**Do this**
Find each line holding the word "scene" and give the total alone.

**Given material**
******************************
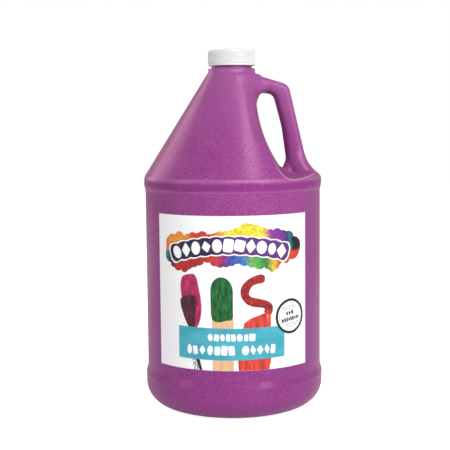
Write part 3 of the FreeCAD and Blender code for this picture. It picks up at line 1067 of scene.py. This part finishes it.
def splash_outline(dice):
    """A lobed cloud of splashes: the highest and lowest reach of many round lobes."""
    lobes = [(across, 146.0 + dice.uniform(-2, 2), dice.uniform(7, 9))
             for across in range(-54, 55, 6)]
    for across, up, size in ((-57, 139, 6.5), (-57, 149, 5.5), (52, 143, 8.5), (48, 153, 5.5)):
        lobes.append((across, up, size))
    across = -55.0
    while across < 48:
        size = dice.uniform(3.0, 5.0)
        crest = 158.0 + 7.5 * math.exp(-((across - 12) / 17) ** 2) + dice.uniform(-1.5, 2.5)
        lobes.append((across, crest - size, size))
        across += size * dice.uniform(1.15, 1.6)
    across = -54.0
    while across < 50:
        size = dice.uniform(3.0, 5.2)
        trough = 132.0 - 5.0 * math.exp(-((across - 30) / 9) ** 2) \
            - 5.0 * math.exp(-((across + 44) / 11) ** 2) + dice.uniform(-2.0, 2.5)
        lobes.append((across, trough + size, size))
        across += size * dice.uniform(1.15, 1.6)
    upper, lower = [], []
    left = min(a - r for a, _, r in lobes)
    right = max(a + r for a, _, r in lobes)
    steps = 180
    for k in range(steps + 1):
        across = left + (right - left) * k / steps
        here = [(up, math.sqrt(max(r * r - (across - a) ** 2, 0))) for a, up, r in lobes
                if abs(across - a) <= r + 1e-9]
        upper.append((across, max(up + half for up, half in here)))
        lower.append((across, min(up - half for up, half in here)))
    return [*lower, *upper[-2:0:-1]]


def arch_outline(low, high, start, end, lobes=0, depth=0.0):
    """A band between two radii of the arch with soft ends; its edges may be scalloped."""
    upper, lower = [], []
    steps = 66
    for k in range(steps + 1):
        turn = math.radians(start + (end - start) * k / steps)
        dip = depth * (1 - abs(math.sin(math.pi * lobes * k / steps))) if lobes else 0
        end_rounding = min(1.0, math.sin(math.pi * k / steps) * 7 + 0.55)
        middle, half = (low + high) / 2, (high - low) / 2 * end_rounding
        for edge, radius in ((upper, middle + half - dip), (lower, middle - half + dip)):
            edge.append((ARCH[0] + radius * math.sin(turn), ARCH[1] + radius * math.cos(turn)))
    return [*lower, *upper[::-1]]


def make_front_label(film):
    """Sheet, colour splash with its plaque, three daubs, banner and round badge."""
    dice = random.Random(11)
    black = make_ink("black_ink", (10, 10, 12), (26, 26, 30))
    grey = make_ink("grey_ink", (150, 152, 158), (176, 178, 184))
    magenta = make_ink("magenta_ink", (150, 16, 72), (196, 36, 102), (216, 78, 132), up=0.35,
                       size=3.0)
    bristle = make_ink("bristle_ink", (26, 6, 12), (96, 22, 44), (160, 60, 84), across=1.3,
                       up=0.2, size=2.4)
    green = make_ink("green_ink", (4, 58, 24), (14, 112, 46), (72, 162, 82), up=0.3, size=2.6)
    wood = make_ink("wood_ink", (222, 172, 126), (234, 192, 148), (206, 150, 104), across=1.2,
                    up=0.12, size=3.4)
    red = make_ink("red_ink", (186, 38, 30), (222, 74, 52), (238, 128, 98), across=1.2, up=0.14,
                   size=4.0)
    crimson = make_ink("crimson_ink", (112, 8, 12), (176, 26, 24), (226, 96, 82), size=5.0)
    teal = make_ink("teal_ink", (54, 160, 178), (72, 178, 196), across=0.4, size=18.0)

    left = -LABEL_RADIUS * math.radians(54.1)
    right = LABEL_RADIUS * math.radians(51.4)
    low, high = label_low.z, label_high.z
    middle = (ARCH_LOW + ARCH_HIGH) / 2
    letters = []
    count, inset = 11, 0.9    # the plaque has one scallop to each letter
    for k in range(count):
        turn = math.radians(ARCH_START + inset
                            + (ARCH_END - ARCH_START - 2 * inset) * (k + 0.5) / count)
        letters.append(pebble(ARCH[0] + middle * math.sin(turn), ARCH[1] + middle * math.cos(turn),
                              8.3 * dice.uniform(0.82, 1.1), 11.6 * dice.uniform(0.8, 1.04),
                              -turn + dice.uniform(-0.2, 0.2),
                              dice.choice((SQUARE, OVAL, DIAMOND))))

    squiggle = smooth_loop([(25.6, 120.4), (20.0, 120.3), (13.6, 117.9), (9.4, 113.2),
                            (8.8, 107.5), (12.4, 102.9), (18.8, 101.0), (25.5, 99.4),
                            (29.0, 96.2), (27.6, 91.6)], closed=False)
    widths = [7.0 + 0.4 * math.sin(k * 0.5) for k in range(len(squiggle))]
    widths[0], widths[1], widths[2] = 3.0, 5.4, 6.6
    tilt = math.radians(8)
    beads = [(BADGE[0] + (14.5 + 0.35 * (k % 2)) * math.cos(k * math.tau / BADGE_NOTCHES),
              BADGE[1] + (14.5 + 0.35 * (k % 2)) * math.sin(k * math.tau / BADGE_NOTCHES))
             for k in range(BADGE_NOTCHES)]

    def on_badge(outlines):
        return [[(BADGE[0] + x * math.cos(tilt) - y * math.sin(tilt),
                  BADGE[1] + x * math.sin(tilt) + y * math.cos(tilt)) for x, y in outline]
                for outline in outlines]

    prints = [
        ("film", 0, film, [box_outline(left, low, right, high)]),
        ("splash", 1, make_splash_ink(), [splash_outline(dice)]),
        ("halo", 2, film, [arch_outline(ARCH_LOW - 1.0, ARCH_HIGH + 1.0, ARCH_START - 0.4,
                                        ARCH_END + 0.4, count, 0.8)]),
        ("plaque", 3, make_plaque_ink(), [arch_outline(ARCH_LOW, ARCH_HIGH, ARCH_START, ARCH_END,
                                                       count, 1.0)]),
        ("letters", 4, film, letters),
        ("dab", 1, magenta, [smooth_loop([(-46.8, 111), (-45.4, 121), (-39, 124), (-32.6, 123.2),
                                          (-29.4, 112), (-27.4, 98), (-28.8, 86.5), (-32.5, 80.2),
                                          (-38, 84), (-44, 98)])]),
        ("bristles", 2, bristle, [smooth_loop([(-46.6, 103.6), (-40, 106.4), (-34.4, 107),
                                               (-31.2, 102), (-32.9, 92), (-34, 80.2),
                                               (-38.8, 80.2), (-42.4, 86), (-46.6, 97)])]),
        ("shaft", 1, make_marbled_ink(), [[(-34.6, 45.2), (-27.2, 45.2), (-29.8, 55),
                                           (-36.4, 55)]]),
        ("stick", 1, wood, [box_outline(-18.3, low + 0.1, -0.8, 92)]),
        ("dip", 2, green, [smooth_loop([(-19.4, 101), (-19.2, 114), (-16, 120.4), (-10.5, 122.4),
                                        (-5, 120.2), (-1.4, 113.5), (-1.2, 100), (-1.8, 88.4),
                                        (-7, 86.8), (-12.7, 85.6), (-18.4, 88)])]),
        ("smear", 1, red, [[(3.2, 45.2), (29.2, 45.2), (30.8, 54), (30.6, 91.2), (25.6, 92.4),
                            (19, 88.6), (13.2, 88.2), (8.2, 84.8), (4.0, 70), (2.4, 56)]]),
        ("squiggle", 2, crimson, [stroke(squiggle, widths)]),
        ("banner", 3, teal, [[(-49, 54.2), (-3, 53.8), (43.4, 54.8), (43.6, 80.6), (-3, 80.2),
                              (-49, 80.8)]]),
        ("banner_words", 4, film, [*pebble_row(8, -22.7, 17.4, 69.8, 76.0, dice),
                                   *pebble_row(7, -41.0, 0.6, 58.0, 66.4, dice),
                                   *pebble_row(5, 5.4, 35.0, 58.2, 66.6, dice)]),
        ("badge_ring", 5, black, [beads]),
        ("badge_face", 6, film, [pebble(*BADGE, 25.0, 25.0, points=48)]),
        ("badge_rim", 7, grey, [pebble(*BADGE, 23.0, 23.0, points=48)]),
        ("badge_middle", 8, film, [pebble(*BADGE, 22.2, 22.2, points=48)]),
        ("badge_words", 9, black, on_badge([*pebble_row(3, -4.4, 3.8, 0.9, 4.9, dice),
                                            *pebble_row(9, -9.6, 9.4, -4.2, -0.2, dice)])),
        ("badge_lines", 9, grey, on_badge([*bars(-7.4, 7.4, [8.0, 6.4], dice, 0.7, 1.0),
                                           *bars(-7.6, 7.6, [-6.4], dice, 0.7, 1.0),
                                           *bars(-5.4, 5.4, [-8.4], dice, 0.7, 1.0)])),
    ]
    return join("front_label_print", *(press(name, outlines, layer, finish)
                                       for name, layer, finish, outlines in prints))


def make_rear_label(film):
    """Plain panel of directions: a header, two columns of unread print and colour swatches."""
    dice = random.Random(5)
    teal, grey = bpy.data.materials["teal_ink"], bpy.data.materials["grey_ink"]
    half = LABEL_RADIUS * math.radians(50)
    low, high = rear_low.z, rear_high.z
    swatches = [(bpy.data.materials[name + "_ink"], pebble(-50 + 20 * k, low + 16, 13, 13,
                                                           points=24))
                for k, name in enumerate(("crimson", "red", "wood", "green", "teal", "magenta"))]
    prints = [
        ("film", 0, film, [box_outline(-half, low, half, high)]),
        ("header", 1, teal, [box_outline(-58, high - 24, 58, high - 8)]),
        ("header_words", 2, film, [*pebble_row(6, -50, -12, high - 20, high - 12, dice),
                                   *pebble_row(8, -6, 50, high - 20, high - 12, dice)]),
        ("columns", 1, grey, [*bars(-58, -4, [high - 34 - 4 * k for k in range(14)], dice, 1.2),
                              *bars(4, 58, [high - 34 - 4 * k for k in range(14)], dice, 1.2)]),
        *((f"swatch_{k}", 1, ink, [outline]) for k, (ink, outline) in enumerate(swatches)),
    ]
    return join("rear_label_print", *(press(name, outlines, layer, finish, facing=-1)
                                      for name, layer, finish, outlines in prints))


# ------------------------------------------------------------------ stage, camera, light

# The share of the room's light that falls on the jug.
AMBIENT = 0.31

# Metres and degrees, and the lens in the millimetres that lenses are sold by.
CAMERA_PLACE = (-0.00654, -0.8997, 0.2510)
CAMERA_DIP = 5.955
CAMERA_ROLL = -0.551
CAMERA_LENS = 82.4
CAMERA_SHIFT = -0.0011


def make_stage():
    """A wide pale floor in a white room that looks brighter than the light it gives."""
    half = 3000.0
    floor = add_piece("floor", [(-half, -half, 0), (half, -half, 0), (half, half, 0),
                                (-half, half, 0)], [(0, 1, 2, 3)], make_floor_paper())
    world = bpy.data.worlds.new("studio")
    bpy.context.scene.world = world
    world.use_nodes = True
    bench = Bench(world.node_tree)
    light = world.node_tree.nodes["Background"]
    direct = bench.node("ShaderNodeLightPath", out="Is Camera Ray")
    bench.feed(light.inputs["Strength"], direct * (1 - AMBIENT) + AMBIENT)
    light.inputs["Color"].default_value = (1.0, 1.0, 1.0, 1)


def add_softbox(name, place, width, height, power, colour=(1, 1, 1)):
    """A rectangular area light at a place in metres, turned to face the jug's middle."""
    data = bpy.data.lights.new(name, "AREA")
    data.shape = "RECTANGLE"
    data.size, data.size_y = width, height
    data.energy = power
    data.color = colour
    lamp = add_object(name, data)
    lamp.location = place
    aim = Vector((0, 0, jug_high.z * MM * 0.55)) - Vector(place)
    lamp.rotation_euler = aim.to_track_quat("-Z", "Y").to_euler()


def make_camera():
    """A long lens in front of the label, looking a little down."""
    data = bpy.data.cameras.new("camera")
    data.lens = CAMERA_LENS
    data.shift_x = CAMERA_SHIFT
    camera = add_object("camera", data)
    aim = Matrix.Rotation(math.radians(90 - CAMERA_DIP), 4, "X")
    roll = Matrix.Rotation(math.radians(CAMERA_ROLL), 4, "Z")
    camera.matrix_world = Matrix.Translation(CAMERA_PLACE) @ aim @ roll
    bpy.context.scene.camera = camera


make_stage()
make_camera()
add_softbox("key", (0.95, -1.15, 0.55), 0.25, 0.5, 3.6)
add_softbox("strip", (0.55, -1.2, 0.95), 1.6, 0.16, 16)
add_softbox("streak", (0.55, -0.65, 1.55), 0.4, 0.2, 3.4)
add_softbox("rim", (-1.05, 0.75, 0.7), 0.7, 0.9, 4.6, (1.0, 0.66, 0.74))
add_softbox("fill", (-1.25, -0.6, 0.6), 0.4, 0.9, 2.2)
bpy.context.scene.view_settings.view_transform = "Standard"

jug_plastic = make_jug_plastic("jug_plastic")
# A paler copy of the plastic paints the highlight along the recess rims.
rim_highlight_plastic = make_jug_plastic("jug_plastic_thin_edge", painted_highlight_share=0.5)
cap_plastic = make_cap_plastic()
film = make_label_film()

jug = make_jug(jug_plastic)
seam = make_parting_line(jug, jug_plastic)
thread = make_ridge("neck_thread", NECK_RADIUS - 0.05, 297.6, 0.0, 1.2, jug_plastic)
# The recess rims take the plastic with the painted highlight.
rims = [make_recess_rim(side, rim_highlight_plastic) for side in (1, -1)]
jug = join("jug_body", jug, seam, thread, *rims)
paint = make_paint(make_glitter_paint())
front_label = make_front_label(film)
rear_label = make_rear_label(film)
cap = make_cap(cap_plastic)

for piece, body, node, slot in (
        (jug, "jug", "jug_shell", "jug_plastic"), (paint, "jug", "paint_fill", "glitter_paint"),
        (front_label, "jug", "front_label", "label_paper"),
        (rear_label, "jug", "rear_label", "label_paper"),
        (cap, "cap", "cap_shell", "cap_plastic")):
    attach(piece, body)
    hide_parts(node)

for node, make in (("foil_seal", make_foil), ("cap_liner", make_liner_foam)):
    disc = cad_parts[node]
    disc.data.materials.clear()
    disc.data.materials.append(make())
******************************
**Exercise result**
4